Deputies know quite well that the Government have given serious consideration to the subject of relieving land of flooding. The Government are deeply interested in drainage, especially field drainage. We have taken more than an active interest in these matters and we are determined to do all in our power to bring about an effective system of drainage. There are many rural improvement schemes and field drainage schemes about to be initiated by the Minister for Agriculture. We know there is a vast amount of land all over the Twenty-Six Counties subject to flooding. A vast amount of that land is under permanent flooding. The important point is that the flooding is not remaining where it is, it is encroaching, stealing a few more acres year by year. We are determined to put an end to that. The Arterial Drainage Act cannot come into operation in the 107 catchment areas all at once. It would not be wise to do it. In the first place, it would cost a lot of money, and again, it would use up all the available labour — indeed, it would require more than all the labour that could be procured. As it is, we are getting on pretty well.
The River Maine embankments, to which this motion also applies, are in reasonably good repair, except at Rossbehy. That is a job that will soon be completed, and I have no doubt an excellent job will be made of it when the Arterial Drainage Act is applied— and that is not very far away now.
The question of trustee funds was raised to-night, and on other occasions also. Trustee funds were established in most cases where the liability of embankments lay on the Congested Districts Board and the Land Commission in connection with estates taken over and a sum was set aside out of the purchase money.
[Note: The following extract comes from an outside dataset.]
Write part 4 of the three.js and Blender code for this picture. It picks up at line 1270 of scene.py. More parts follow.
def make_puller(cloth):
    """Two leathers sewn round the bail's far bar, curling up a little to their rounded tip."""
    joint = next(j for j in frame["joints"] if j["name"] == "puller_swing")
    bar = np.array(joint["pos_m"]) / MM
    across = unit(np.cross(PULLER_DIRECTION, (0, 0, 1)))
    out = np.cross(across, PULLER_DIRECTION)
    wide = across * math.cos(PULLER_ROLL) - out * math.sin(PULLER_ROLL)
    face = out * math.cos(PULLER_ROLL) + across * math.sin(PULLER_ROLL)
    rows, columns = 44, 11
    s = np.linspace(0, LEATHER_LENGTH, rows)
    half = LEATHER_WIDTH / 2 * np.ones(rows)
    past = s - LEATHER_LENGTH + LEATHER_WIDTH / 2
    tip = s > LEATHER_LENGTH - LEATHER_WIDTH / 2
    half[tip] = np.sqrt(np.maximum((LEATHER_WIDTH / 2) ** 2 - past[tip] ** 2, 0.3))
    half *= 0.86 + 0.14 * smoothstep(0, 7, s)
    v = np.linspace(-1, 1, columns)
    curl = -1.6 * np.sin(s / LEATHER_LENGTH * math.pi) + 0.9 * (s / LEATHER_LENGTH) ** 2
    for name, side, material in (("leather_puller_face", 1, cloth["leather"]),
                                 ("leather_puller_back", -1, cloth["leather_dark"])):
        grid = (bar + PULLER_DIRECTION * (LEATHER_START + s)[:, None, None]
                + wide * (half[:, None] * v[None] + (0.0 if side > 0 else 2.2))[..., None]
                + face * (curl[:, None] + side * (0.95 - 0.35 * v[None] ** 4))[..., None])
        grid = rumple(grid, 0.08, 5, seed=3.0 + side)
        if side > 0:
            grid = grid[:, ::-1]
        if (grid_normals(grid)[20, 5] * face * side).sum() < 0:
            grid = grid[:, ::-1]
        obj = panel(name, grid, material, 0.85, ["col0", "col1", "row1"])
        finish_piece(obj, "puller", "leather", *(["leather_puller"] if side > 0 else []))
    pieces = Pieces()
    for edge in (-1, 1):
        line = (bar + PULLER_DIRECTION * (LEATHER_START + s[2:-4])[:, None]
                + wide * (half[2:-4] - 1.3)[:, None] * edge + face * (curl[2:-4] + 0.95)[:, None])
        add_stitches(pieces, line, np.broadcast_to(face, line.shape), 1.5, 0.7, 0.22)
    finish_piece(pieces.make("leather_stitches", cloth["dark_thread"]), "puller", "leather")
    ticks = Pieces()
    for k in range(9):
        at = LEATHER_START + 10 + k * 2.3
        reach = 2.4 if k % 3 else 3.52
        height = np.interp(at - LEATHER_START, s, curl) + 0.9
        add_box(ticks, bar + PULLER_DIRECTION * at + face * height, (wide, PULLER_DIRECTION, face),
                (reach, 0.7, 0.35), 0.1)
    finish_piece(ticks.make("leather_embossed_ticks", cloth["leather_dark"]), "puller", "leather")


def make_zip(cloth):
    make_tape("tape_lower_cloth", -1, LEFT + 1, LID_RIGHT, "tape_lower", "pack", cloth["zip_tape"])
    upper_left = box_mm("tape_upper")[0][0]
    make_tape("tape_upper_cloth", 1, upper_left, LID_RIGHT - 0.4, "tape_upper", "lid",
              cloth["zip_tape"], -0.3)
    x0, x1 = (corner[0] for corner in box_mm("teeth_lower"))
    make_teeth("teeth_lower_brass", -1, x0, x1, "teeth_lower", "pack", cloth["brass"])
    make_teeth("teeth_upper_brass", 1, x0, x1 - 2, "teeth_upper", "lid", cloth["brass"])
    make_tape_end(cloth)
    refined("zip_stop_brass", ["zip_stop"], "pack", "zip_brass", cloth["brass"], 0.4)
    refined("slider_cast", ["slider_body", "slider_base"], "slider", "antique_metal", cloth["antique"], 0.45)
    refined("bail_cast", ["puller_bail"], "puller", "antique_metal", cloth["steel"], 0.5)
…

The interest on that sum was to keep the embankments in repair. In some cases some of the capital has been used. That was according to the damage done by storm and high tides and exceptionally heavy rainfall. I suppose the interest accumulating on these trustee funds was not sufficient to meet all the requirements. It appears, however, that the fund was not left intact and the interest was not supplemented from Government or other sources.
It is just as necessary to keep embankments in good repair as it is to establish them. We all know the damage rats or rabbits can do. Farmers, through carelessness, allow their stock to wander along the embankments and that is extremely damaging, because once water pours through even a small hole, as wide as a fountain pen would make, a breach is gradually made. The earth slips away and soon the opening becomes formidable. Apart from that, the banks themselves are sometimes built on alluvial soil. This is found along the banks of many rivers. From the day the embankment is made it is gradually sinking. As Deputy Palmer said, some banks were not made high enough. I think they may have been made high enough in the beginning, but they are constantly settling down into the soft alluvial soil and they must be kept in repair frequently.
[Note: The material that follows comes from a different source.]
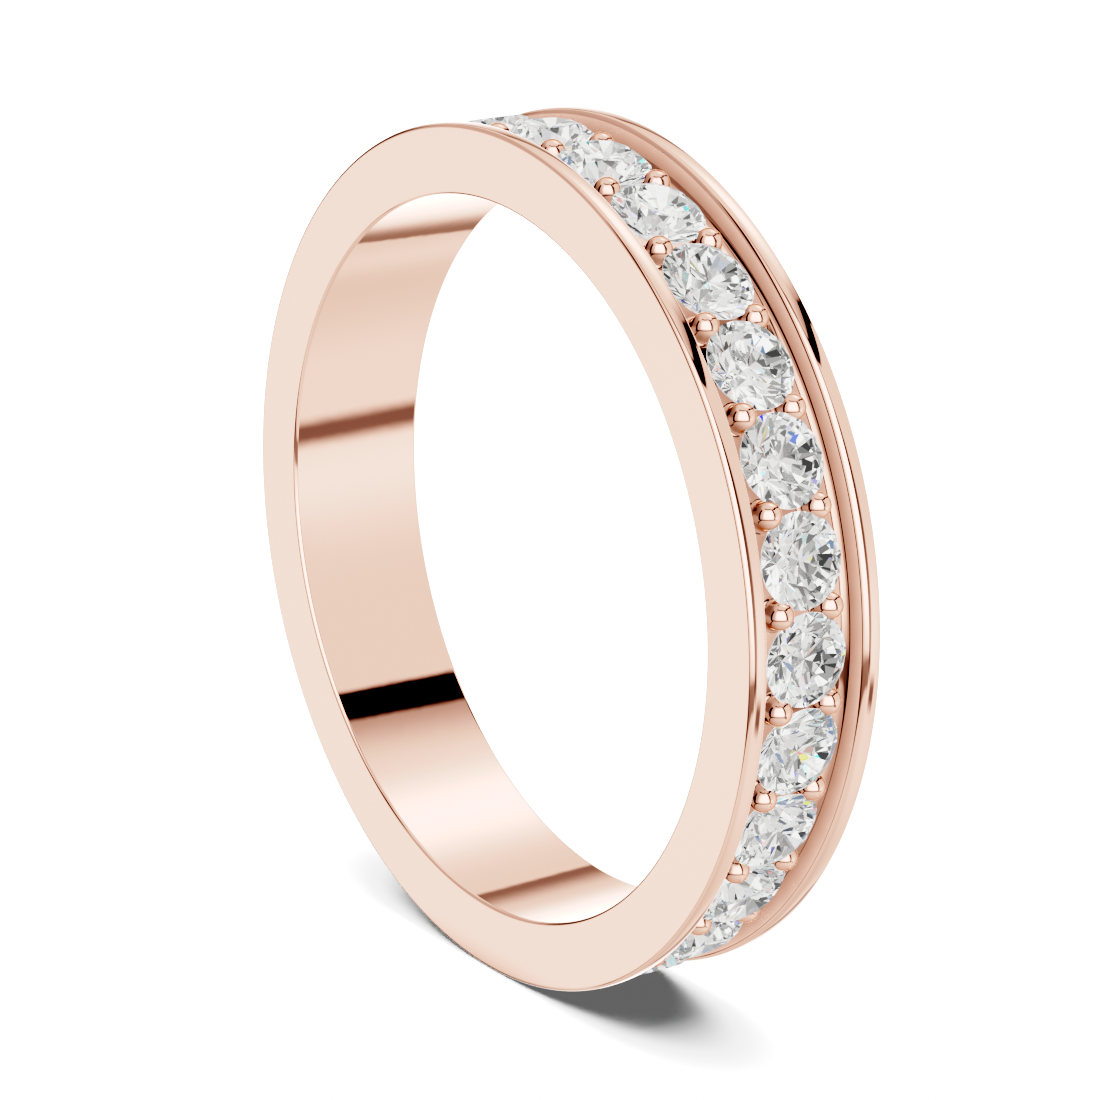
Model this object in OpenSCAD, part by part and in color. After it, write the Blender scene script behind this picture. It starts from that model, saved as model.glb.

The embankments mentioned in this motion are not the responsibility of the Land Commission, but I do not want Deputies to think that we are shirking any responsibility of maintaining them. The farmers there are suffering considerably; they are absolutely robbed because of the broken down embankments. They have my full sympathy. I was not very long in office, as Deputy Flynn stated, when I granted £7,700 for the repair work at Calinafercy alone. The area thus saved from the sea is a considerable one. I understand that two or three hard-working farmers are being flooded out in that particular peninsula. I was only too glad to be able to come to their assistance.
I am not making any hard and fast promise, because this is a matter which will have to be taken up by the Board of Works, which perhaps might hinder or impede the Board of Works people when they come along to do the main job of arterial drainage. It is possible that their engineers might set the banks further in. It is possible they might want more room between the embankment and the brink of the river in order to put their dredging machines to work. Naturally we do not want to have two Government Departments impeding each other in the one job.
I assure the Deputies that I would like to do this work now and that money would be no object as far as I am concerned. But in a space of a year, or two years, these people will have the benefit of arterial drainage and I am sure the Deputies who put down this motion would not ask me to spend £18,000 to £30,000 on this job when they know that on some future occasion proper arterial drainage will be carried out there. Patching up is of very little use because a sudden storm or bad weather may undo all the work overnight. Embankments would cost anything up to £30,000 to repair now and the possibility is that the Board of Works might subsequently have to remove these in order to carry out their main scheme. Speaking now as a layman, I understand that they will have to remove anything from four to eight feet of silt which has accumulated in the bed of the river Maine over the last 25 or 30 years. That silt will be dumped on either side to make an embankment, such an embankment as will never cause any worry to the farmers in relation to repair during their lifetime or in the lifetime of those who come after them. The Brosna scheme is well under way and the job of work that is being done there is far beyond the expectations of even the most critical of us.
This is not a case of having my hands tied by the Minister for Finance. I could to-morrow go ahead and repair the embankments, or build new ones. Repair or replacement would have to be carried out on the site of the existing embankments because the foundations are already there. It would be foolish to do any work of that character now because the Board of Works might subsequently have to wipe away all that work in order to carry out their particular scheme. That is the situation. I would like to come to the rescue of these farmers. I know what it is to have flooded lands. I know what it is to have flooding because of heavy rainfall in the months of August and September with potato crops ruined overnight.
I know what it is to have a beet crop ruined by flooding or to have stooks of corn washed away. I know the despair and despondency that can strike the heart of a farmer when he sees the results of his labours floating around in several feet of water. That is why the Government is so anxious to carry out arterial drainage, plus the scheme announced by the Minister for Local Government some time ago and the reclamation scheme announced by the Minister for Agriculture recently. We know these are absolutely essential. We know that you must first tackle the main river and then the tributaries; when that is done we shall do the field drainage. Until that is done agricultural production cannot be stepped up to the proper level, and the prosperity of our farmers will remain in jeopardy.